All told, buyers need to be very careful when purchasing a home and signing a loan to finance one. And so now more so than ever, it's essential to shop around for a mortgage rather than jump on the first offer that comes your way.

But in the course of your mortgage shopping, you may be inclined to go with the loan that comes with the lowest interest rate. That logic certainly makes sense. But there may be more to the story than the rate you're looking at. And in some cases, a lower mortgage rate might actually cost you in other ways.

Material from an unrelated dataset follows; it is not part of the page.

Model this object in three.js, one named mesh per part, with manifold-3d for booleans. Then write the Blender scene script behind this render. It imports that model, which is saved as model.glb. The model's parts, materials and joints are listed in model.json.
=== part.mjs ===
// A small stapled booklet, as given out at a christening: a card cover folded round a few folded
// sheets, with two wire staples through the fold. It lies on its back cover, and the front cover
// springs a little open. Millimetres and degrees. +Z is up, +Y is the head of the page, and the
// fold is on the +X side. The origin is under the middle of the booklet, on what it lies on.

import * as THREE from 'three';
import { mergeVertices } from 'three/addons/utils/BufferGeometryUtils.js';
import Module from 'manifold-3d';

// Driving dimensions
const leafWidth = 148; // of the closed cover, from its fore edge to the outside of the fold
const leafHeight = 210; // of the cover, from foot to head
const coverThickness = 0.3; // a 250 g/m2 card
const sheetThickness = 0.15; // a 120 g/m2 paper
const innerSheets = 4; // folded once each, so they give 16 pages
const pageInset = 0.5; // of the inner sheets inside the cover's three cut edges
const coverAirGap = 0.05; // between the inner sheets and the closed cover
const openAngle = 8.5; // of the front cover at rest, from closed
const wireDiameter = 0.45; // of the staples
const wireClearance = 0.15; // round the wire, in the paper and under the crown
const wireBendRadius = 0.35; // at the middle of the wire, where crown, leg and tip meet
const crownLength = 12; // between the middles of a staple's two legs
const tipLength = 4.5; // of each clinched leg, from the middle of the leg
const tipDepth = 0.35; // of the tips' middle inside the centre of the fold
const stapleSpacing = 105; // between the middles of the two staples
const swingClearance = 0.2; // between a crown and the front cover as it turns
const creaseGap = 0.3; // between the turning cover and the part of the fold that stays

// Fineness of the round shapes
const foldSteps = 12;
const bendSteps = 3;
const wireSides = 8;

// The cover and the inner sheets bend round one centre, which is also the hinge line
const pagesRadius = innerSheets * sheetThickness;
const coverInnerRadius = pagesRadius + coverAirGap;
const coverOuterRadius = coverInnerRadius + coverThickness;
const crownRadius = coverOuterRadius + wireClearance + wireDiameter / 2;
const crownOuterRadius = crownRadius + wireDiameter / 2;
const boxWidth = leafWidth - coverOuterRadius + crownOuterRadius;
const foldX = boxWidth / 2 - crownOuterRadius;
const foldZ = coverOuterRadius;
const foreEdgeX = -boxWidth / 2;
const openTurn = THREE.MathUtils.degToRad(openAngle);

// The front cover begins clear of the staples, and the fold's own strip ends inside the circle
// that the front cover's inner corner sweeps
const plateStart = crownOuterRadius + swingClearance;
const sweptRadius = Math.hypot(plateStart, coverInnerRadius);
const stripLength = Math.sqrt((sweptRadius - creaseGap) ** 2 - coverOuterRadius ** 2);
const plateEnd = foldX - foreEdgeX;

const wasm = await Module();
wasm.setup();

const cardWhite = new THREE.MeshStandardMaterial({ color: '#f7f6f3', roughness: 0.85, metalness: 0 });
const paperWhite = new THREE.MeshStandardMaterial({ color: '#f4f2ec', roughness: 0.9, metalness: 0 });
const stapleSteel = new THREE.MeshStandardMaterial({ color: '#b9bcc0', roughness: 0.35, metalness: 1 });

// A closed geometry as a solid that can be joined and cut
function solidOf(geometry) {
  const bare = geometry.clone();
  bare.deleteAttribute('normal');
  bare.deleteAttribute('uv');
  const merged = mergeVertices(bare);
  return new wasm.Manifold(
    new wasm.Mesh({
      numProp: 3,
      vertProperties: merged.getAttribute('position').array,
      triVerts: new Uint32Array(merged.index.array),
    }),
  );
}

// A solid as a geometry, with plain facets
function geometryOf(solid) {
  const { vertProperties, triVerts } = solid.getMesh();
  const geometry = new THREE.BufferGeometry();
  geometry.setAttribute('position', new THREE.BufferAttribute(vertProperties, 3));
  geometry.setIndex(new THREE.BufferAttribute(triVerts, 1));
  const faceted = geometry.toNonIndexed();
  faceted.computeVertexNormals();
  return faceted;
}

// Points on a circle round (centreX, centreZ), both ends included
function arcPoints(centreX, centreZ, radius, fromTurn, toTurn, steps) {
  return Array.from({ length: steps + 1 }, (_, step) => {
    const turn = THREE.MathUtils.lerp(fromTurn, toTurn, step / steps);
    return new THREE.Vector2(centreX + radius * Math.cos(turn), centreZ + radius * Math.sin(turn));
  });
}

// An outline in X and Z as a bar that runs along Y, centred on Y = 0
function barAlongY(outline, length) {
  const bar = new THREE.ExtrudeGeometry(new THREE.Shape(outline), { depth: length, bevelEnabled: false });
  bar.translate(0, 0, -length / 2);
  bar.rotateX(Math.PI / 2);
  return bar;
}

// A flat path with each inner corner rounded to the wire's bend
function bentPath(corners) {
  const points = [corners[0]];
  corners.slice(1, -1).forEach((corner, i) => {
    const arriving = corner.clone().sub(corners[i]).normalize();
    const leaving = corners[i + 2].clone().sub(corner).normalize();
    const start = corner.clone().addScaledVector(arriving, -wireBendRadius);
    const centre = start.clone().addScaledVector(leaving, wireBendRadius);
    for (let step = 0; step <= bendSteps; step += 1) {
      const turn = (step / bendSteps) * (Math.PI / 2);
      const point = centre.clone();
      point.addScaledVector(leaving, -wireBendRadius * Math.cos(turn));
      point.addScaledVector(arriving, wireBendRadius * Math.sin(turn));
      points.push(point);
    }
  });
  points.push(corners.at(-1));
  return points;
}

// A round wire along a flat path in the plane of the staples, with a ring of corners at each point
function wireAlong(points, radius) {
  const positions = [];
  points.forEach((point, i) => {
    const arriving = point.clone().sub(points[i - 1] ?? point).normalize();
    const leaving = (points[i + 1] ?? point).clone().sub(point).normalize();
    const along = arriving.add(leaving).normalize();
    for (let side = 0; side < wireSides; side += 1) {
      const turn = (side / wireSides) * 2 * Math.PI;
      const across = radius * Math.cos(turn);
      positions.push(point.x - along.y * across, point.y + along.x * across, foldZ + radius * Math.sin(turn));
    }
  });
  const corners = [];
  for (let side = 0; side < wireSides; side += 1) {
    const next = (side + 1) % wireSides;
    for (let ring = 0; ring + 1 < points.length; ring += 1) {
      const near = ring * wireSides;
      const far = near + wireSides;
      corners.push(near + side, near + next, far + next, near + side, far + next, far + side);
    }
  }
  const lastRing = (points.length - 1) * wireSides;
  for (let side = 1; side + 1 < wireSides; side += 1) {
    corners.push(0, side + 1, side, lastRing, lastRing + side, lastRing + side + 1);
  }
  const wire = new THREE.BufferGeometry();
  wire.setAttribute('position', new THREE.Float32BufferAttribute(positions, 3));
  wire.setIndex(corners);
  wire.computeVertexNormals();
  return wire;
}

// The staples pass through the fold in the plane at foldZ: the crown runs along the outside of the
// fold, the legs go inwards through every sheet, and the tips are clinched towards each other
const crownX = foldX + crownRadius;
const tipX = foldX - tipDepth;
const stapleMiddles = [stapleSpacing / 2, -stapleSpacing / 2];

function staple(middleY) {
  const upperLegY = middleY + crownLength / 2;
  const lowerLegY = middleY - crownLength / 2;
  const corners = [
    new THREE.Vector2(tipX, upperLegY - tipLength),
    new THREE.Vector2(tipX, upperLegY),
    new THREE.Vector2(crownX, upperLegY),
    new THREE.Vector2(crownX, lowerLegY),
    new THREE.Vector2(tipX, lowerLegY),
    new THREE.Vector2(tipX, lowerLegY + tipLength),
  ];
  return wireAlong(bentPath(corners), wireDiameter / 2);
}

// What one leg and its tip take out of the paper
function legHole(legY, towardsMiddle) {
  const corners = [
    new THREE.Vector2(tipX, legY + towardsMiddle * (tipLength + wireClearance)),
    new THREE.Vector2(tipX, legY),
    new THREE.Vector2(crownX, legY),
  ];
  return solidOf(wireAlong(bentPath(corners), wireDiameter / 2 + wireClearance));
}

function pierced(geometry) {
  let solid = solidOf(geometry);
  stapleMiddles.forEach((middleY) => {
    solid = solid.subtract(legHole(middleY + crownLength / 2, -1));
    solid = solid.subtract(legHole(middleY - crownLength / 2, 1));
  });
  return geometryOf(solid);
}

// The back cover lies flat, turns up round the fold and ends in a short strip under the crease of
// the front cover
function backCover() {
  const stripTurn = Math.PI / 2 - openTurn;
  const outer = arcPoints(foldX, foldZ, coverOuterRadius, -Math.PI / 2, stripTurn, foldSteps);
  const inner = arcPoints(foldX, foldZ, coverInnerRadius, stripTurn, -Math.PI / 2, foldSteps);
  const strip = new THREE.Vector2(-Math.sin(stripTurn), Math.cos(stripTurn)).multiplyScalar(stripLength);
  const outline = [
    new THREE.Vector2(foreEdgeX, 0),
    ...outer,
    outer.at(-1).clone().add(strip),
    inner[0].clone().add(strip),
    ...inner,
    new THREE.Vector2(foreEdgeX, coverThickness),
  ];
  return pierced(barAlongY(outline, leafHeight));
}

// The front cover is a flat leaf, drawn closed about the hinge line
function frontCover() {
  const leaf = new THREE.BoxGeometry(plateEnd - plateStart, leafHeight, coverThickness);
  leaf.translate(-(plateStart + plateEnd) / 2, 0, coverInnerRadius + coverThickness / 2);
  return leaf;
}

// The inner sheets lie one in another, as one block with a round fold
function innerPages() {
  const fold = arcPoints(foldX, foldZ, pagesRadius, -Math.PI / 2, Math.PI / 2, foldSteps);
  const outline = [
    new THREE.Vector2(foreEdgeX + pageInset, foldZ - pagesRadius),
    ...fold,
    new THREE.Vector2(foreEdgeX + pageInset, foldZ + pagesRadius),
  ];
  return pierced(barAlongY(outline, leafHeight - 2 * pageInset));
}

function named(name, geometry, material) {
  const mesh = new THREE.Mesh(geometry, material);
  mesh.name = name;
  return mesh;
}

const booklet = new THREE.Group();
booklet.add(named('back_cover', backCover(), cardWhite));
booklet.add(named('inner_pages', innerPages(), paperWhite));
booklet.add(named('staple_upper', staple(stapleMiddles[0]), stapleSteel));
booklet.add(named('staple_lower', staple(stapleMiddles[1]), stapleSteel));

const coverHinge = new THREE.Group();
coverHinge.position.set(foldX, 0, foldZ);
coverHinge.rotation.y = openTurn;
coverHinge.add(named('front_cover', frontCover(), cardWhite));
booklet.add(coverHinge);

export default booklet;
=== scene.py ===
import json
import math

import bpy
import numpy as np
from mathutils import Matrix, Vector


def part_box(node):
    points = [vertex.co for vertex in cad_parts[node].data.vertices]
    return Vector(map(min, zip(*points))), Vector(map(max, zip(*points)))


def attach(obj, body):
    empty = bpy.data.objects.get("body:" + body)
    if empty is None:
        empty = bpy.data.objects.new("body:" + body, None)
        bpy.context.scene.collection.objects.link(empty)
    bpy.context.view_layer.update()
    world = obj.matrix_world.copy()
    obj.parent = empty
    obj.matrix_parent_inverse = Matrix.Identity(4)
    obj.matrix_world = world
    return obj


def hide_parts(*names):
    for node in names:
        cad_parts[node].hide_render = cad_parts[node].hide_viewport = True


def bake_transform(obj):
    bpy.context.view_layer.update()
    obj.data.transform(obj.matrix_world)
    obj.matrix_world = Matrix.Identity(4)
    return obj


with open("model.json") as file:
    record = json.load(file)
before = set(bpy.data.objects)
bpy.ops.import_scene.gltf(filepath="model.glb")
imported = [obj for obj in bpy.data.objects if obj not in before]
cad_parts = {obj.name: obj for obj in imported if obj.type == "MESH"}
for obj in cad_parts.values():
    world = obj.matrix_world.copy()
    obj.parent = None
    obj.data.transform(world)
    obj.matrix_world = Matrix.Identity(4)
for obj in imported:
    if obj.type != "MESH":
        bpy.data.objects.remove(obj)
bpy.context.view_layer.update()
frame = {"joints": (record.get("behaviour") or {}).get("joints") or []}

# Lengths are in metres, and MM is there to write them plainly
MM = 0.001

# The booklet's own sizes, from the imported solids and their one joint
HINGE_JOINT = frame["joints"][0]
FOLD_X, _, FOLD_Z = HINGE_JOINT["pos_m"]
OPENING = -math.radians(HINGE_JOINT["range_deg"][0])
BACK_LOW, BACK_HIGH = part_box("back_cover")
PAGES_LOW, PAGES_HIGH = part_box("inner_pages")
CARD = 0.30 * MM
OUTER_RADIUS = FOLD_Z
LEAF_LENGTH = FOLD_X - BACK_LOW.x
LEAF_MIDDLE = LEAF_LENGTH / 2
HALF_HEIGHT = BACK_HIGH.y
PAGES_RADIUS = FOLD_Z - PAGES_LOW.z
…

When a lower mortgage rate doesn't mean you're saving money

It may be that one lender is able to offer you a lower rate on a mortgage than another. But what closing costs are you looking at in return? If those fees are high, then it may be that they'll wipe out the savings you'll get via a lower rate. 

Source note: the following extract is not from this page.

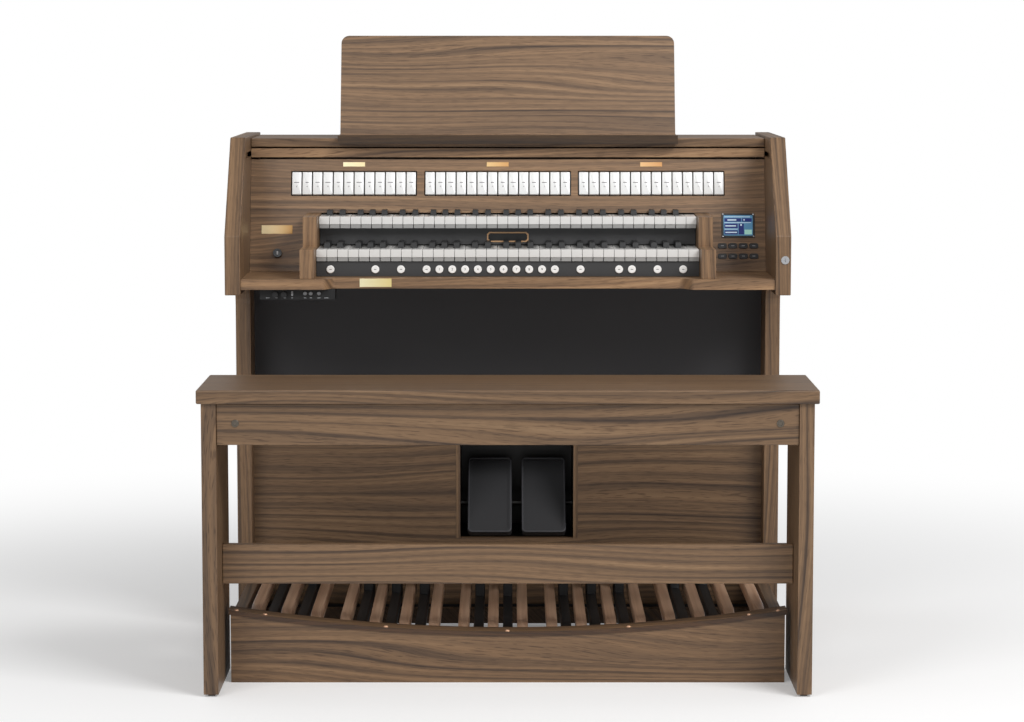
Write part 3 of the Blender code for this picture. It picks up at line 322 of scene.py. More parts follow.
def sharp_centres():
    return [(gap + 1 - NATURAL_COUNT / 2) * NATURAL_PITCH + SHARP_OFFSETS[gap % 7]
            for gap in range(NATURAL_COUNT - 1) if gap % 7 in SHARP_OFFSETS]


EDGE_ARC = [(0.0009, 0.0009), (0.0004, 0.00045), (0.00012, 0.0002), (0.0, 0.0)]
ivory_plastic = even_finish("ivory_white_acrylic", "dddbd8", 0.22, mottle=0.015, grit_mm=0.6, relief=0.02)
ivory_plastic.node_tree.nodes["Principled BSDF"].inputs["Coat Weight"].default_value = 0.4
sharp_plastic = even_finish("black_phenolic_sharps", "222223", 0.45, grit_mm=0.6, relief=0.03)
slip_paint = even_finish("satin_black_slip", "414142", 0.45, grit_mm=0.7)
# Painted shade: the naturals' fronts under their overhanging lips are coloured grey for the shade below the lip.
key_front_painted_shade = even_finish("grey_shaded_key_front", "9b9a98", 0.35, mottle=0.015, grit_mm=0.6, relief=0.02)
key_frame_board = walnut_veneer("stained_key_frame", "x", 83.0, STAINED_TONES, 0.6)
for manual, sizes in MANUALS.items():
    front, top, back = sizes["front"], sizes["top"], sizes["back"]
    bottom = top - KEY_THICKNESS
    rings = [(0.0, bottom), (0.0, top - 0.0013), (0.0002, top - 0.0006), (0.0006, top - 0.0002),
             (0.0013, top)]
    plates = [carried_outline(natural_outline(index, front, back), rings) for index in range(NATURAL_COUNT)]
    fronts = []
    for index in range(NATURAL_COUNT):
        left = (index - NATURAL_COUNT / 2) * NATURAL_PITCH + KEY_GAP / 2 + 0.0004
        right = left + NATURAL_PITCH - KEY_GAP - 0.0008
        fronts.append(carried_outline(box_outline(left, right, front + 0.0012, front + HEAD_LENGTH - 0.002),
                                      [(0.0, top - 0.026), (0.0, bottom + 0.001)]))
    naturals = new_piece(f"{manual}_naturals", gather(plates), ivory_plastic, "console")
    lips = new_piece(f"{manual}_key_fronts", gather(fronts), key_front_painted_shade, "console")
    sharp_top = top + 0.012
    sharps = []
    for centre in sharp_centres():
        half = SHARP_HALF + SHARP_SPREAD
        outline = box_outline(centre - half, centre + half, front + HEAD_LENGTH + 0.001, sizes["sharp_end"])
        verts, faces = carried_outline(outline, [(0.0, bottom), (0.0, top + 0.0005), (0.0007, sharp_top - 0.0008),
                                                 (0.0009, sharp_top - 0.0003), (0.0013, sharp_top)])
        lean = np.clip((verts[:, 2] - top) / 0.012, 0, 1) * (verts[:, 1] < outline[0][1] + 0.01)
        verts[:, 1] += 0.0045 * lean
        sharps.append((verts, faces))
    black_keys = new_piece(f"{manual}_sharps", gather(sharps), sharp_plastic, "console")
    frame_box = carried_outline(box_outline(-0.4229, 0.4229, sizes["bed"], back),
                                [(0.0, bottom - 0.024), (0.0, bottom - 0.0002)])
    bed = new_piece(f"{manual}_frame", frame_box, key_frame_board, "console")
    for piece in (naturals, lips, black_keys, bed):
        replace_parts(piece, manual)
runners = gather([carried_outline(box_outline(x - 0.010, x + 0.010, 0.0675, 0.295), [(0.0, 0.8259), (0.0, 0.8458)])
                  for x in (-0.400, 0.0, 0.400)])
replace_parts(new_piece("lower_manual_runners", runners, key_frame_board, "console"), "lower_manual")
slip_shape = carried_outline(box_outline(-0.4224, 0.4224, 0.160, 0.172),
                             [(0.0008, 0.888), (0.0, 0.8888), (0.0, 0.9242), (0.0008, 0.925)])
slip = new_piece("key_slip", slip_shape, slip_paint, "console")
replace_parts(slip, "upper_manual")


# Badge on the slip: a bare black plate with clipped corners in a thin brass frame.

def place_upright(shape, x, y, z):
    """Turn a shape drawn in (x, up, out) so that it faces the player at a point."""
    verts, faces = shape
    out = np.stack([verts[:, 0] + x, y - verts[:, 2], verts[:, 1] + z], axis=1)
    return out, faces


def clipped_rectangle(width, height, clip):
    """Outline of a rectangle with its corners cut off at 45 degrees."""
    half, up = width / 2, height / 2
    return [(-half + clip, -up), (half - clip, -up), (half, -up + clip), (half, up - clip), (half - clip, up),
            (-half + clip, up), (-half, up - clip), (-half, -up + clip)]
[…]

Let's say you're offered a 30-year, $300,000 mortgage at 6.5%. That leaves you with a monthly principal and interest payment of $1,897. If another lender offers you a rate of 6.4%, you might think it's an easy call to take it. At that point, your monthly payment drops to $1,876.

But what if that first lender with the 6.5% rate wants to charge you $6,000 in closing costs and the second lender wants to charge you $9,000? That second loan might save you $21 on your monthly mortgage payments. But if you're looking at an extra $3,000 in closing costs, it will take you about 143 months, or almost 12 years, to break even. And who knows if you'll even still be in your home by then?

In addition to higher closing costs, a lower mortgage rate might also come with the requirement to pay points. Some lenders will let you buy down your rate with points, and in some cases, it makes sense. But it will also cost you.

One point on a mortgage is equal to 1% of the sum you're borrowing. So in our example of a $300,000 mortgage, one point would cost you $3,000. By paying that $3,000, you might manage to lower your mortgage rate by 0.25%. 

So, let's say you can drop a 6.5% mortgage rate to 6.25% by paying for a point. That leaves you with a monthly payment of $1,848. That's $49 in monthly savings compared to a mortgage rate of 6.5%. But when you factor in the $3,000 you're spending, it will take you 61 months, or over five years, to break even. That's still a long time.

Read the fine print

A lower interest rate on your mortgage could save you money. But make sure you're not taking on added costs in the process. If so, that lower rate may not be worth it.